==== Dataset ====

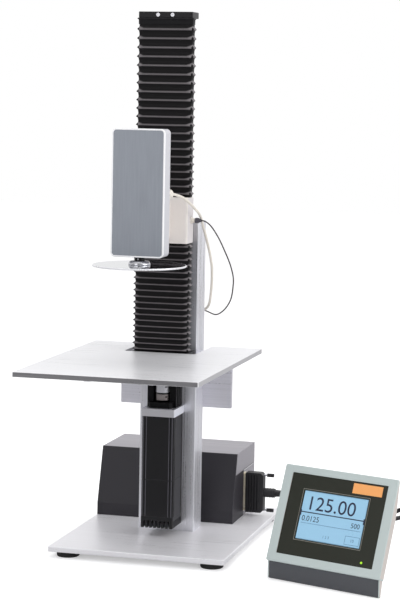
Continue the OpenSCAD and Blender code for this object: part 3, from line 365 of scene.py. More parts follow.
# %% [markdown]
# ## One recipe for every finish
# All finishes are one Principled surface with different values. Separate node trees would let
# each go its own way, but one recipe keeps them related, as things in one room are.

# %% Recipe
MOTTLE_AMOUNT = 0.25
TONE_SHARE = 0.5
COAT_ROUGH = 0.08
EDGE_GAIN, EDGE_LIFT = 1.5, 0.03


def finish(name, colour, rough, metallic=0.0, specular=0.5, coat=0.0, grain=None, grain_depth=0.15,
           grain_tone=0.5, edge=0.25, edge_highlight_colour=None, glow=0.0, fold_colour=None):
    """A surface: colour and roughness, both slightly mottled, softened edges painted lighter as a
    highlight, and optionally brushed grain, a clear coat, a glow, and a second colour as far as the
    attribute `fold` says, which the bellows use for painted light on their folds."""
    material = bpy.data.materials.new(name)
    material.use_nodes = True
    tree = material.node_tree
    shader = tree.nodes["Principled BSDF"]
    shader.inputs["Metallic"].default_value = metallic
    shader.inputs["Specular IOR Level"].default_value = specular
    shader.inputs["Coat Weight"].default_value = coat
    shader.inputs["Coat Roughness"].default_value = COAT_ROUGH
    mottle = use_group(tree, MOTTLE)
    mottle.inputs["Amount"].default_value = MOTTLE_AMOUNT
    edges = use_group(tree, EDGES)
    variation = mottle.outputs["Value"]
    if grain:
        lines = use_group(tree, GRAIN)
        lines.inputs["Stretch"].default_value = grain
        streaks = math_node(tree, "MULTIPLY", lines.outputs["Value"], grain_tone)
        variation = math_node(tree, "ADD", variation, streaks)
        edges.inputs["Depth"].default_value = grain_depth
        tree.links.new(lines.outputs["Value"], edges.inputs["Height"])
    tree.links.new(math_node(tree, "ADD", variation, rough, clamp=True), shader.inputs["Roughness"])
    tree.links.new(edges.outputs["Normal"], shader.inputs["Normal"])
    shade = tree.nodes.new("ShaderNodeHueSaturation")
    shade.inputs["Color"].default_value = (*colour, 1)
    brightness = math_node(tree, "ADD", math_node(tree, "MULTIPLY", variation, TONE_SHARE), 1.0)
    tree.links.new(brightness, shade.inputs["Value"])
    # Edges are painted lighter as far as the edge mask says: a painted highlight.
    edge_highlight = edge_highlight_colour or tuple(min(1.0, c * EDGE_GAIN + EDGE_LIFT) for c in colour)
    edge_share = math_node(tree, "MULTIPLY", edges.outputs["Mask"], edge)
    out = tinted(tree, shade.outputs[0], edge_highlight, edge_share)
    if fold_colour:
        fold = tree.nodes.new("ShaderNodeAttribute")
        fold.attribute_name = "fold"
        out = tinted(tree, out, fold_colour, fold.outputs["Fac"])
    tree.links.new(out, shader.inputs["Base Color"])
    if glow:
        tree.links.new(out, shader.inputs["Emission Color"])
        shader.inputs["Emission Strength"].default_value = glow
    return material


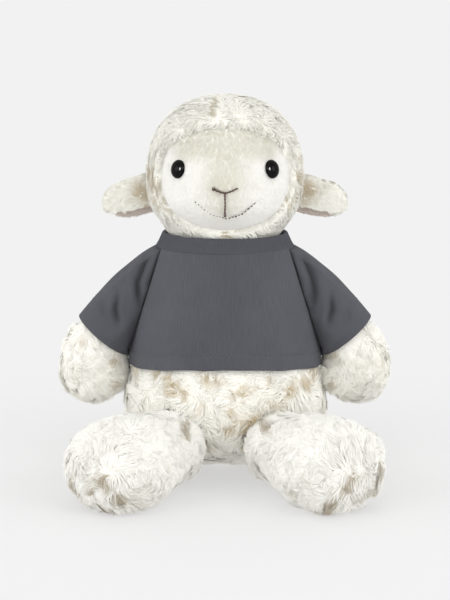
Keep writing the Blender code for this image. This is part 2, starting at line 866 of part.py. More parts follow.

====

Write out every record shown above, word for word.

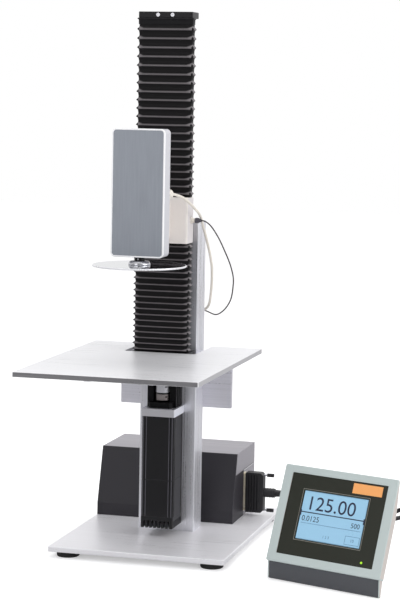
Continue the OpenSCAD and Blender code for this object: part 3, from line 365 of scene.py. More parts follow.
# %% [markdown]
# ## One recipe for every finish
# All finishes are one Principled surface with different values. Separate node trees would let
# each go its own way, but one recipe keeps them related, as things in one room are.

# %% Recipe
MOTTLE_AMOUNT = 0.25
TONE_SHARE = 0.5
COAT_ROUGH = 0.08
EDGE_GAIN, EDGE_LIFT = 1.5, 0.03


def finish(name, colour, rough, metallic=0.0, specular=0.5, coat=0.0, grain=None, grain_depth=0.15,
           grain_tone=0.5, edge=0.25, edge_highlight_colour=None, glow=0.0, fold_colour=None):
    """A surface: colour and roughness, both slightly mottled, softened edges painted lighter as a
    highlight, and optionally brushed grain, a clear coat, a glow, and a second colour as far as the
    attribute `fold` says, which the bellows use for painted light on their folds."""
    material = bpy.data.materials.new(name)
    material.use_nodes = True
    tree = material.node_tree
    shader = tree.nodes["Principled BSDF"]
    shader.inputs["Metallic"].default_value = metallic
    shader.inputs["Specular IOR Level"].default_value = specular
    shader.inputs["Coat Weight"].default_value = coat
    shader.inputs["Coat Roughness"].default_value = COAT_ROUGH
    mottle = use_group(tree, MOTTLE)
    mottle.inputs["Amount"].default_value = MOTTLE_AMOUNT
    edges = use_group(tree, EDGES)
    variation = mottle.outputs["Value"]
    if grain:
        lines = use_group(tree, GRAIN)
        lines.inputs["Stretch"].default_value = grain
        streaks = math_node(tree, "MULTIPLY", lines.outputs["Value"], grain_tone)
        variation = math_node(tree, "ADD", variation, streaks)
        edges.inputs["Depth"].default_value = grain_depth
        tree.links.new(lines.outputs["Value"], edges.inputs["Height"])
    tree.links.new(math_node(tree, "ADD", variation, rough, clamp=True), shader.inputs["Roughness"])
    tree.links.new(edges.outputs["Normal"], shader.inputs["Normal"])
    shade = tree.nodes.new("ShaderNodeHueSaturation")
    shade.inputs["Color"].default_value = (*colour, 1)
    brightness = math_node(tree, "ADD", math_node(tree, "MULTIPLY", variation, TONE_SHARE), 1.0)
    tree.links.new(brightness, shade.inputs["Value"])
    # Edges are painted lighter as far as the edge mask says: a painted highlight.
    edge_highlight = edge_highlight_colour or tuple(min(1.0, c * EDGE_GAIN + EDGE_LIFT) for c in colour)
    edge_share = math_node(tree, "MULTIPLY", edges.outputs["Mask"], edge)
    out = tinted(tree, shade.outputs[0], edge_highlight, edge_share)
    if fold_colour:
        fold = tree.nodes.new("ShaderNodeAttribute")
        fold.attribute_name = "fold"
        out = tinted(tree, out, fold_colour, fold.outputs["Fac"])
    tree.links.new(out, shader.inputs["Base Color"])
    if glow:
        tree.links.new(out, shader.inputs["Emission Color"])
        shader.inputs["Emission Strength"].default_value = glow
    return material


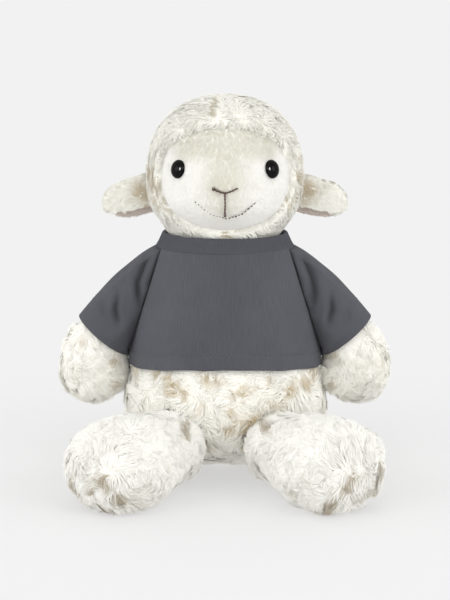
Keep writing the Blender code for this image. This is part 2, starting at line 866 of part.py. More parts follow.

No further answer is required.